John Courtney Murray's work reflected his deep concern to promote genuine dialogue at the heart of common life in a pluralistic society -- a genuine dialogue often sadly lacking in contemporary public life. If the public discourse leading to the enactment of a law fails to include genuine attempts to help people understand why the moral vision underlying the law promotes the common good, a disjunction will continue to exist between law and morality.
As a result, the style of public discourse about law is crucial. A proposed law's moral rationale must be communicated in ways that people can accept and understand. One's partners in dialogue must be treated with respect. In order to promote greater clarity in the public conscience, the church must engage Catholic public officials and American society more generally in a genuine conversation about how best to promote the common good.
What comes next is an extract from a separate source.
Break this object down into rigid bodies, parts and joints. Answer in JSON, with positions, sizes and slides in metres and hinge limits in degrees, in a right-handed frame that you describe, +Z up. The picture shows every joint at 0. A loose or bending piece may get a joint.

For that conversation to be effective, the participants cannot be locked in positions of immovable dogmatic certitude. Instead, the conversation must go forward in a spirit of shared pursuit of the truth, fostering a genuine dialogue of mutual listening and speaking, where all sides are willing to learn as well as teach.
I understand where Keuscher is coming from and I am sympathetic to the concerns he expresses. As to how we should proceed in light of the constitutional opposition to pro-life legislation, I don't have much in the way of pat and ready answers, but here are my thoughts:
Hopefully I have done something in the way of challenging the erroneous use of John Courtney Murray's thought to defend abortion as a matter of "private morality" or "religious freedom." Even so, as James Finn has demonstrated in First Things (30 February 1993: 54-57), for as long as Murray remains as an influence to the participants in this great debate, he will continue to possess "a contested legacy".